6. Ambiguity, Divergences, and Boundary Conditions

The structure of the PN expansion brings in several technical subtleties:

Ambiguities and regularization: UV divergences arising from point-particle idealization are regulated by dimensional regularization; the only physical ambiguity parameters (finite-size effects like tidal Love numbers) first appear at 5PN. Spurious IR divergences in the near zone are eliminated by “zero-bin subtraction,” a concept from EFT, ensuring that all matching to the far zone is unambiguous up to 4PN (Porto et al., 2017).
Boundary conditions: Asymptotic flatness is enforced in the exterior zone, while a Sommerfeld (no-incoming radiation) condition at null infinity removes spurious solutions. In the near zone, regularity at the source center is required, with all homogeneous “harmonic” solutions fixed unambiguously by matched asymptotics (Hartong et al., 2023, Mirahmadi, 2021).

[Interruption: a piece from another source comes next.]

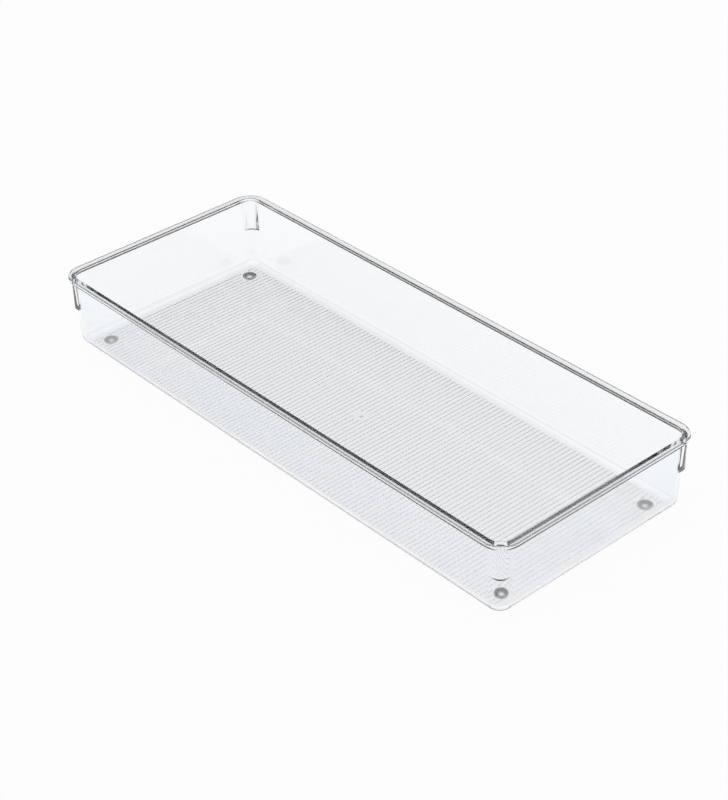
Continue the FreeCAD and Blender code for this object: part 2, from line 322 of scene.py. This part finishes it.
def flutes(skin, outline):
    """The underside inside its rounded outline: lands, soft round flutes between them, and plain pads."""
    inset = wall_inset(UNDERSIDE) + BASE_ROUNDING
    reach = HALF_WIDTH - inset - FLUTE_SIDE_MARGIN
    count = int(2 * (HALF_LENGTH - inset - FLUTE_END_MARGIN) / FLUTE_PITCH) + 1
    half = FLUTE_WIDTH / 2
    radius = (half ** 2 + FLUTE_DEPTH ** 2) / (2 * FLUTE_DEPTH)
    across = [half * (2 * step / FLUTE_STEPS - 1) for step in range(FLUTE_STEPS + 1)]
    normals = [Vector((-shift, 0, -math.sqrt(radius ** 2 - shift ** 2))) / radius for shift in across]
    heights = [UNDERSIDE + FLUTE_DEPTH - radius * (1 + normal.z) for normal in normals]
    left_lips, right_lips = [], []
    for number in range(count):
        x = (number - (count - 1) / 2) * FLUTE_PITCH
        stations = flute_stations([x + shift for shift in across], reach)
        rows = [skin.add([(x + shift, y, height) for shift, y, height in zip(across, ys, heights)])
                for ys in stations]
        left, right = [row[0] for row in rows], [row[-1] for row in rows]
        for here in range(len(stations) - 1):
            start, stop = rows[here], rows[here + 1]
            if here % 2:
                skin.flat((left[here], left[here + 1], right[here + 1], right[here]), DOWN)
                continue
            for step in range(FLUTE_STEPS):
                corners = (start[step], stop[step], stop[step + 1], start[step + 1])
                skin.face(corners, [normals[step], normals[step], normals[step + 1], normals[step + 1]])
            skin.flat(start, Vector((0, 1, 0)))
            skin.flat(stop[::-1], Vector((0, -1, 0)))
        left_lips.append(left)
        right_lips.append(right)
    for right, left in zip(right_lips, left_lips[1:]):
        skin.flat(right + left[::-1], DOWN)

    lips = list(zip(left_lips, right_lips))
    sides = [
        [lip[0] for pair in lips for lip in pair],
        right_lips[-1],
        [lip[-1] for pair in lips[::-1] for lip in pair[::-1]],
        left_lips[0][::-1],
    ]
    middles = [corner * (CORNER_STEPS + 1) + CORNER_STEPS // 2 for corner in range(4)]
    for side, inner in enumerate(sides):
        start, stop = middles[side - 1], middles[side]
        stop += len(outline) if stop < start else 0
        outer = [outline[place % len(outline)] for place in range(start, stop + 1)]
        skin.flat(inner + outer[::-1], DOWN)


def round_ring(centre, radius, count):
    """A ring for Skin.section: circles about an upright axis, moved in from one radius."""
    outwards = [Vector((math.cos(turn), math.sin(turn), 0)) for turn in
                (2 * math.pi * step / count for step in range(count))]

    def ring(inset, height):
        base = Vector((centre[0], centre[1], height))
        return [base + out * (radius - inset) for out in outwards], outwards
    return ring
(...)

7. Applications and Physical Implications

The PN expansion is foundational for:

Precision comparison of GR and alternative gravity in the solar system (via PPN parameters).
Modeling binary inspirals for gravitational-wave astronomy, including strong-field corrections and parameter inference for LIGO/Virgo/LISA.
Quantitative understanding of nonlinear structure formation, cosmological back-reaction, and propagation of light in inhomogeneous universes.
Computation of gravitational-wave memory, tails, and radiative back-reaction in merging mergers and inspirals.
Constructing analytic waveform models, effective-one-body mappings, and hybrid numerical–analytical solutions.

Recent research indicates that, while the PN expansion captures all weak- and moderate-field dynamics to high accuracy upon summation and matching, genuinely strong-field nonperturbative phenomena necessitate either resummation methods or full nonlinear treatments. Novel extensions (e.g., Galilean framework, environment-dependent PPN functions) solidify the PN method's versatility in current gravitational theory and phenomenology (Bertini et al., 6 Aug 2025, Sennett et al., 2016, Sanghai, 2017, Sanghai, 2015, Hartong et al., 2023).